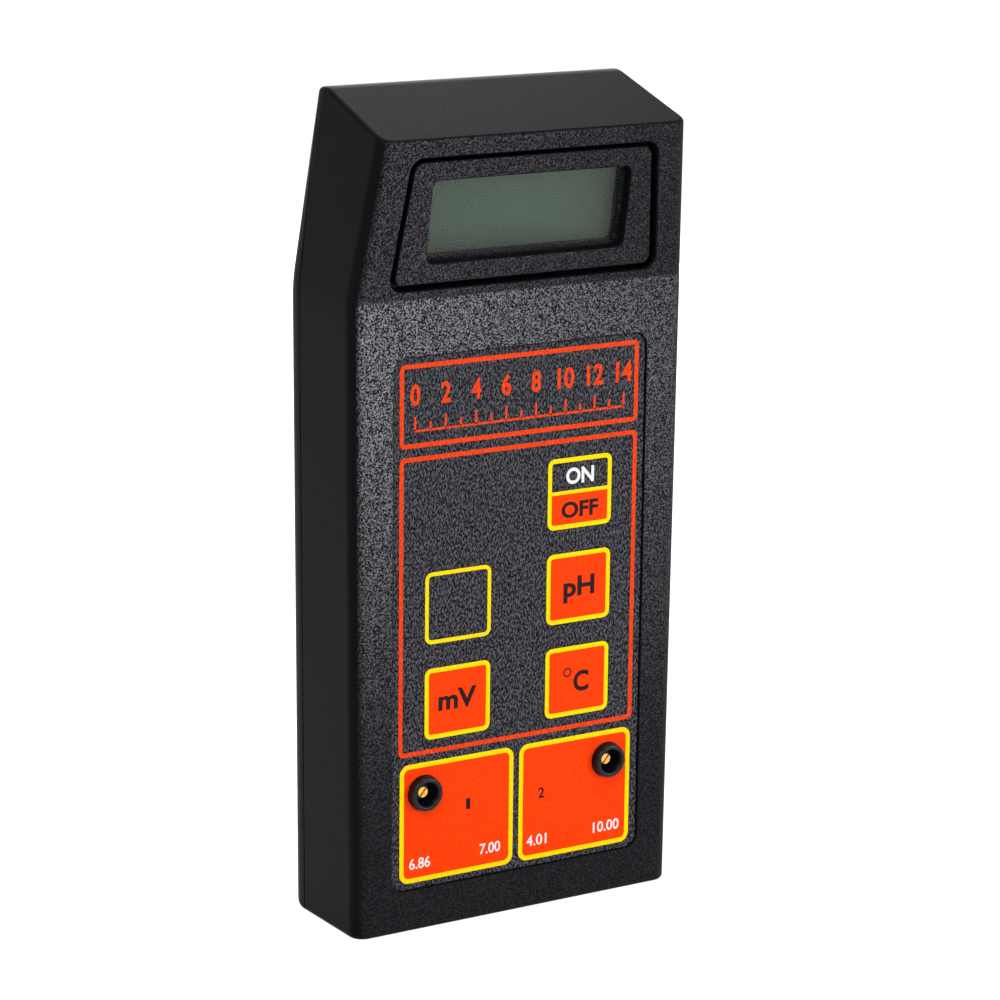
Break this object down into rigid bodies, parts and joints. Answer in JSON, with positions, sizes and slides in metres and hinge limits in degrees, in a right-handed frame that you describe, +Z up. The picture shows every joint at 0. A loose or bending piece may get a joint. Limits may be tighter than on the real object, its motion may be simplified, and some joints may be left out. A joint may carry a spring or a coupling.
{
  "type": "portable ph meter",
  "caption": "Handheld black moulded meter with a tilted display head, an orange and yellow keypad panel, calibration trimmers, a battery door and probe sockets at the back.",
  "frame": {"origin": "middle of the flat foot that the meter stands on, halfway through the case's depth", "axes": "+X to the right seen from the front, the front faces -Y, +Z up the meter's length"},
  "size_m": [0.082, 0.0479, 0.179],
  "materials": {
    "case_plastic": "fine grained black ABS",
    "door_plastic": "fine grained black ABS",
    "bezel_plastic": "coarse grained black ABS",
    "overlay_film": "textured polyester film with orange and yellow print",
    "bush_plastic": "smooth black plastic",
    "circuit_film": "polyester film circuit",
    "dome_steel": "stainless spring steel",
    "flex_film": "polyimide film",
    "connector_plastic": "nylon",
    "trimmer_plastic": "blue thermoplastic",
    "brass": "plain brass",
    "board_laminate": "green glass epoxy",
    "screw_steel": "zinc plated steel",
    "black_screw_steel": "black oxide steel",
    "chip_epoxy": "moulded epoxy",
    "capacitor_sleeve": "shrink sleeve",
    "window_acrylic": "clear acrylic",
    "lcd_glass": "reflective grey green liquid crystal glass",
    "carrier_plastic": "white ABS",
    "strip_rubber": "conductive silicone",
    "pad_foam": "soft foam",
    "battery_can": "plain printed steel can",
    "snap_plastic": "soft PVC",
    "nickel": "bright nickel plate",
    "insulator": "white fluoropolymer",
    "contact_gold": "gold plated brass",
    "lead_black": "PVC",
    "lead_red": "PVC"
  },
  "bodies": {
    "case": {"amplifier_chips": "chip_epoxy", "battery": "battery_can", "battery_lead_black": "lead_black", "battery_lead_red": "lead_red", "battery_pad": "pad_foam", "battery_snap": "snap_plastic", "board_screws": "screw_steel", "capacitors": "capacitor_sleeve", "case_screws": "black_screw_steel", "contact_strips": "strip_rubber", "converter_chip": "chip_epoxy", "display_bezel": "bezel_plastic", "display_board": "board_laminate", "display_ribbon": "flex_film", "display_screws": "screw_steel", "display_window": "window_acrylic", "electrode_lead": "lead_black", "electrode_socket": "nickel", "front_shell": "case_plastic", "keypad_circuit": "circuit_film", "keypad_overlay": "overlay_film", "keypad_tail": "flex_film", "lcd_carrier": "carrier_plastic", "lcd_panel": "lcd_glass", "main_board": "board_laminate", "probe_jack": "bush_plastic", "probe_jack_nut": "nickel", "probe_lead": "lead_black", "rear_shell": "case_plastic", "snap_domes": "dome_steel", "socket_contact": "contact_gold", "socket_insulator": "insulator", "socket_nut": "nickel", "socket_washer": "nickel", "tail_connector": "connector_plastic", "trimmer_body_left": "trimmer_plastic", "trimmer_body_right": "trimmer_plastic", "trimmer_bush_left": "bush_plastic", "trimmer_bush_right": "bush_plastic"},
    "key_millivolt": {"key_millivolt": "overlay_film"},
    "key_celsius": {"key_celsius": "overlay_film"},
    "key_ph": {"key_ph": "overlay_film"},
    "key_power": {"key_power": "overlay_film"},
    "trimmer_screw_left": {"trimmer_screw_left": "brass"},
    "trimmer_screw_right": {"trimmer_screw_right": "brass"},
    "battery_door": {"battery_door": "door_plastic"}
  },
  "joints": [
    {"name": "key_millivolt_press", "type": "slide", "parent": "case", "child": "key_millivolt", "axis": [0, 1, 0], "range_m": [0, 0.0003], "stiffness_N_per_m": 3000},
    {"name": "key_celsius_press", "type": "slide", "parent": "case", "child": "key_celsius", "axis": [0, 1, 0], "range_m": [0, 0.0003], "stiffness_N_per_m": 3000},
    {"name": "key_ph_press", "type": "slide", "parent": "case", "child": "key_ph", "axis": [0, 1, 0], "range_m": [0, 0.0003], "stiffness_N_per_m": 3000},
    {"name": "key_power_press", "type": "slide", "parent": "case", "child": "key_power", "axis": [0, 1, 0], "range_m": [0, 0.0003], "stiffness_N_per_m": 3000},
    {"name": "trimmer_turn_left", "type": "hinge", "parent": "case", "child": "trimmer_screw_left", "pos_m": [-0.0233, -0.012, 0.0305], "axis": [0, -1, 0], "range_deg": [-135, 135]},
    {"name": "trimmer_turn_right", "type": "hinge", "parent": "case", "child": "trimmer_screw_right", "pos_m": [0.0233, -0.012, 0.0305], "axis": [0, -1, 0], "range_deg": [-135, 135]},
    {"name": "battery_door_slide", "type": "slide", "parent": "case", "child": "battery_door", "axis": [0, 0, -1], "range_m": [0, 0.025]}
  ]
}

☆ ☆ ☆ ☆ ☆ ☆ ☆

### REQUIREMENT
Please repeat the listing above in full and exactly.

### WRITTEN ANSWER
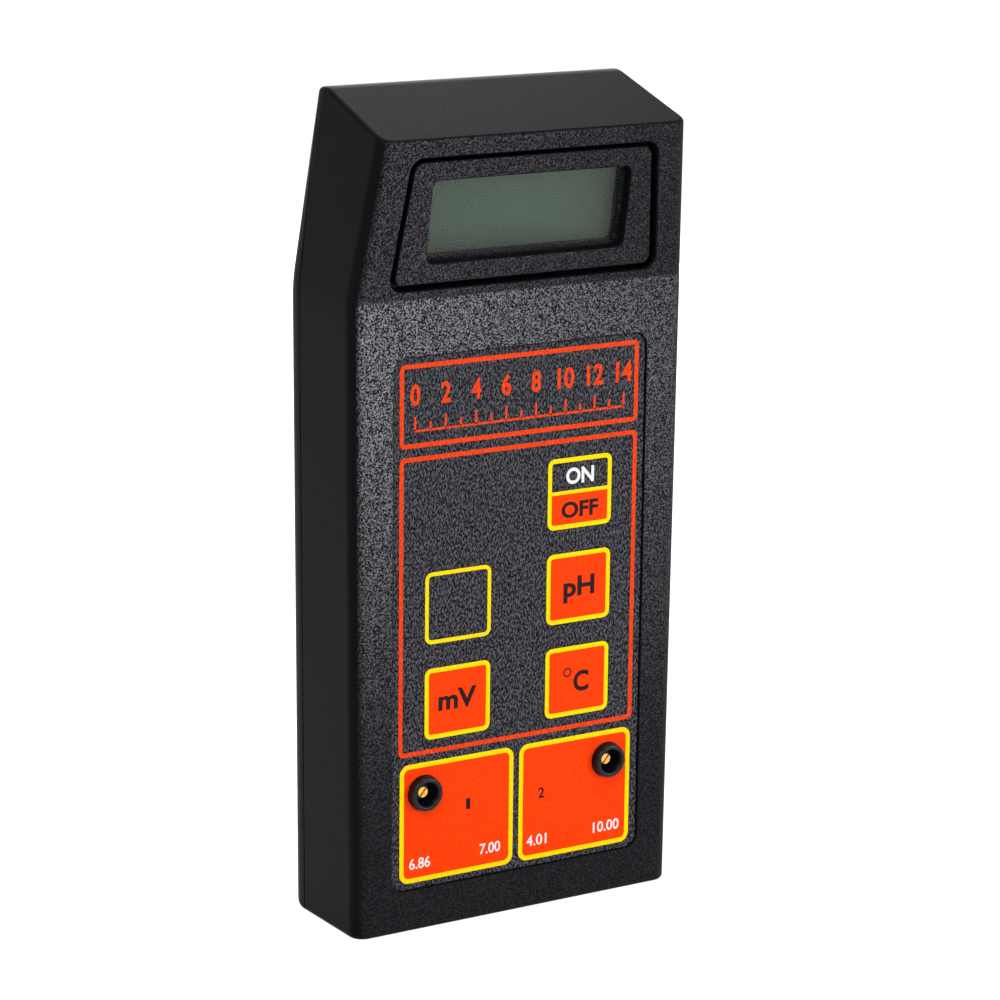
Break this object down into rigid bodies, parts and joints. Answer in JSON, with positions, sizes and slides in metres and hinge limits in degrees, in a right-handed frame that you describe, +Z up. The picture shows every joint at 0. A loose or bending piece may get a joint. Limits may be tighter than on the real object, its motion may be simplified, and some joints may be left out. A joint may carry a spring or a coupling.
{
  "type": "portable ph meter",
  "caption": "Handheld black moulded meter with a tilted display head, an orange and yellow keypad panel, calibration trimmers, a battery door and probe sockets at the back.",
  "frame": {"origin": "middle of the flat foot that the meter stands on, halfway through the case's depth", "axes": "+X to the right seen from the front, the front faces -Y, +Z up the meter's length"},
  "size_m": [0.082, 0.0479, 0.179],
  "materials": {
    "case_plastic": "fine grained black ABS",
    "door_plastic": "fine grained black ABS",
    "bezel_plastic": "coarse grained black ABS",
    "overlay_film": "textured polyester film with orange and yellow print",
    "bush_plastic": "smooth black plastic",
    "circuit_film": "polyester film circuit",
    "dome_steel": "stainless spring steel",
    "flex_film": "polyimide film",
    "connector_plastic": "nylon",
    "trimmer_plastic": "blue thermoplastic",
    "brass": "plain brass",
    "board_laminate": "green glass epoxy",
    "screw_steel": "zinc plated steel",
    "black_screw_steel": "black oxide steel",
    "chip_epoxy": "moulded epoxy",
    "capacitor_sleeve": "shrink sleeve",
    "window_acrylic": "clear acrylic",
    "lcd_glass": "reflective grey green liquid crystal glass",
    "carrier_plastic": "white ABS",
    "strip_rubber": "conductive silicone",
    "pad_foam": "soft foam",
    "battery_can": "plain printed steel can",
    "snap_plastic": "soft PVC",
    "nickel": "bright nickel plate",
    "insulator": "white fluoropolymer",
    "contact_gold": "gold plated brass",
    "lead_black": "PVC",
    "lead_red": "PVC"
  },
  "bodies": {
    "case": {"amplifier_chips": "chip_epoxy", "battery": "battery_can", "battery_lead_black": "lead_black", "battery_lead_red": "lead_red", "battery_pad": "pad_foam", "battery_snap": "snap_plastic", "board_screws": "screw_steel", "capacitors": "capacitor_sleeve", "case_screws": "black_screw_steel", "contact_strips": "strip_rubber", "converter_chip": "chip_epoxy", "display_bezel": "bezel_plastic", "display_board": "board_laminate", "display_ribbon": "flex_film", "display_screws": "screw_steel", "display_window": "window_acrylic", "electrode_lead": "lead_black", "electrode_socket": "nickel", "front_shell": "case_plastic", "keypad_circuit": "circuit_film", "keypad_overlay": "overlay_film", "keypad_tail": "flex_film", "lcd_carrier": "carrier_plastic", "lcd_panel": "lcd_glass", "main_board": "board_laminate", "probe_jack": "bush_plastic", "probe_jack_nut": "nickel", "probe_lead": "lead_black", "rear_shell": "case_plastic", "snap_domes": "dome_steel", "socket_contact": "contact_gold", "socket_insulator": "insulator", "socket_nut": "nickel", "socket_washer": "nickel", "tail_connector": "connector_plastic", "trimmer_body_left": "trimmer_plastic", "trimmer_body_right": "trimmer_plastic", "trimmer_bush_left": "bush_plastic", "trimmer_bush_right": "bush_plastic"},
    "key_millivolt": {"key_millivolt": "overlay_film"},
    "key_celsius": {"key_celsius": "overlay_film"},
    "key_ph": {"key_ph": "overlay_film"},
    "key_power": {"key_power": "overlay_film"},
    "trimmer_screw_left": {"trimmer_screw_left": "brass"},
    "trimmer_screw_right": {"trimmer_screw_right": "brass"},
    "battery_door": {"battery_door": "door_plastic"}
  },
  "joints": [
    {"name": "key_millivolt_press", "type": "slide", "parent": "case", "child": "key_millivolt", "axis": [0, 1, 0], "range_m": [0, 0.0003], "stiffness_N_per_m": 3000},
    {"name": "key_celsius_press", "type": "slide", "parent": "case", "child": "key_celsius", "axis": [0, 1, 0], "range_m": [0, 0.0003], "stiffness_N_per_m": 3000},
    {"name": "key_ph_press", "type": "slide", "parent": "case", "child": "key_ph", "axis": [0, 1, 0], "range_m": [0, 0.0003], "stiffness_N_per_m": 3000},
    {"name": "key_power_press", "type": "slide", "parent": "case", "child": "key_power", "axis": [0, 1, 0], "range_m": [0, 0.0003], "stiffness_N_per_m": 3000},
    {"name": "trimmer_turn_left", "type": "hinge", "parent": "case", "child": "trimmer_screw_left", "pos_m": [-0.0233, -0.012, 0.0305], "axis": [0, -1, 0], "range_deg": [-135, 135]},
    {"name": "trimmer_turn_right", "type": "hinge", "parent": "case", "child": "trimmer_screw_right", "pos_m": [0.0233, -0.012, 0.0305], "axis": [0, -1, 0], "range_deg": [-135, 135]},
    {"name": "battery_door_slide", "type": "slide", "parent": "case", "child": "battery_door", "axis": [0, 0, -1], "range_m": [0, 0.025]}
  ]
}